## Begin

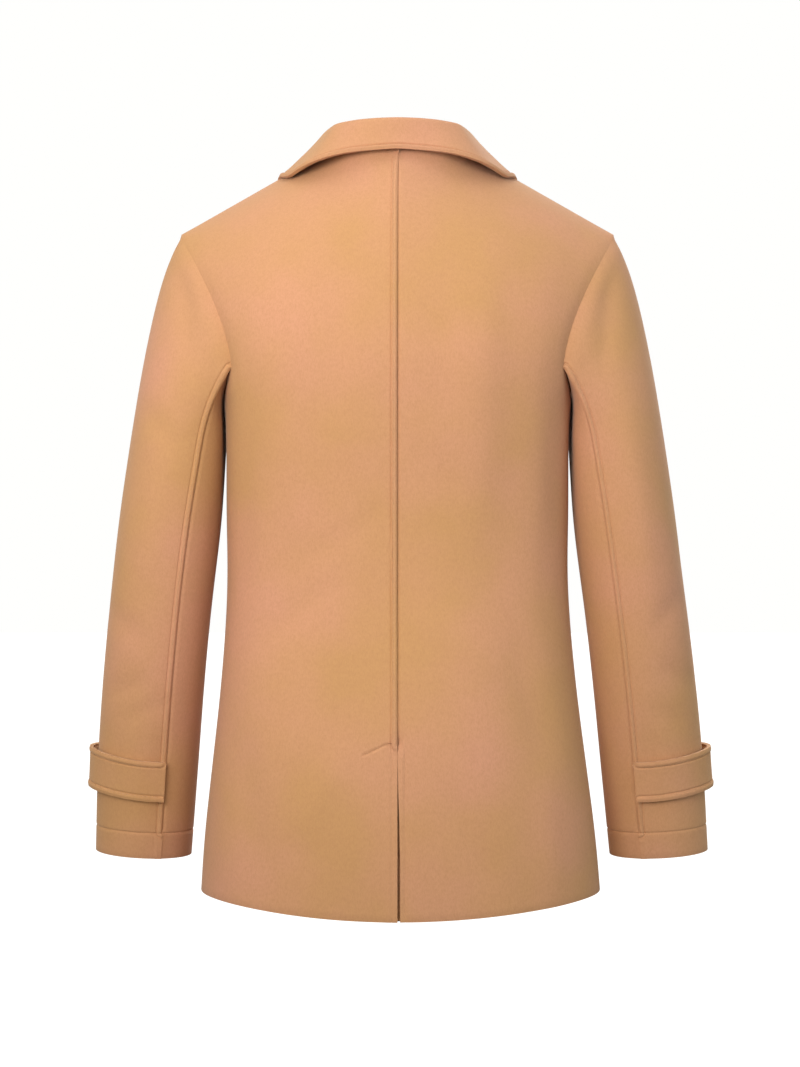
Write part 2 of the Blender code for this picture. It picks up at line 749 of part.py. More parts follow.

## End
## Begin

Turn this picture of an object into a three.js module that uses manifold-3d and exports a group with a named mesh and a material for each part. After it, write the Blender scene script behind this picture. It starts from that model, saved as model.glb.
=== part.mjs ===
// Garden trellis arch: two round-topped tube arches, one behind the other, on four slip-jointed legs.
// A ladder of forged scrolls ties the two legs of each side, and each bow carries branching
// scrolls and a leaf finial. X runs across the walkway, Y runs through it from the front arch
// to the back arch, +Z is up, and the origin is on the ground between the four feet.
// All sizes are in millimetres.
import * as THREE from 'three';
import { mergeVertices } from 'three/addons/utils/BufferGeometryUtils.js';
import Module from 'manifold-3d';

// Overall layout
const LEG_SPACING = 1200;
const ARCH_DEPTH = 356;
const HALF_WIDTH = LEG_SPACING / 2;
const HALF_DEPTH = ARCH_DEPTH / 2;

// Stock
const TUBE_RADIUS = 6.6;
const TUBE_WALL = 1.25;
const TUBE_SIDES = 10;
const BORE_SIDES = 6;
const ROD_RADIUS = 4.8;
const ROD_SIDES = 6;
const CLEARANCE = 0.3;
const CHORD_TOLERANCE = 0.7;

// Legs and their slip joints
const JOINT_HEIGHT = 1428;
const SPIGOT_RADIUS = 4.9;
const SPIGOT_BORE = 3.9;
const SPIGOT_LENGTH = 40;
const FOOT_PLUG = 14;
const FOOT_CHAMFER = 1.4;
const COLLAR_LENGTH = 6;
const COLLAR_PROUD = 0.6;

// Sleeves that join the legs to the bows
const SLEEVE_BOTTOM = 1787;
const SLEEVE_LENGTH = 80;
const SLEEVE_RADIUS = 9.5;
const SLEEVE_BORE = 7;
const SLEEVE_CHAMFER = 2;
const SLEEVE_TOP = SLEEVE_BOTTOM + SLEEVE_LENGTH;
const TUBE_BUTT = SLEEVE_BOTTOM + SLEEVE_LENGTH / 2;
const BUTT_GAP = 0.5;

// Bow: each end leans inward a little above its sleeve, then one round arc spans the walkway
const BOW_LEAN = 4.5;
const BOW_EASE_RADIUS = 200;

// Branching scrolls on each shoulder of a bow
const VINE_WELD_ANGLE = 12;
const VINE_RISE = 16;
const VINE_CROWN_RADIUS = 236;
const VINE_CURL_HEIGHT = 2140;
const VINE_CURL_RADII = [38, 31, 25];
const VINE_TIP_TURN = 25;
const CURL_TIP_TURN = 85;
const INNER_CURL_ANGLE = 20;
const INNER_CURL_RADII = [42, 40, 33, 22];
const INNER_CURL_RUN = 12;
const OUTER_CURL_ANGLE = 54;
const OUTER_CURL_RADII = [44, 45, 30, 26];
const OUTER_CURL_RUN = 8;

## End

Only a number is wanted: how many lines above include "three"?

3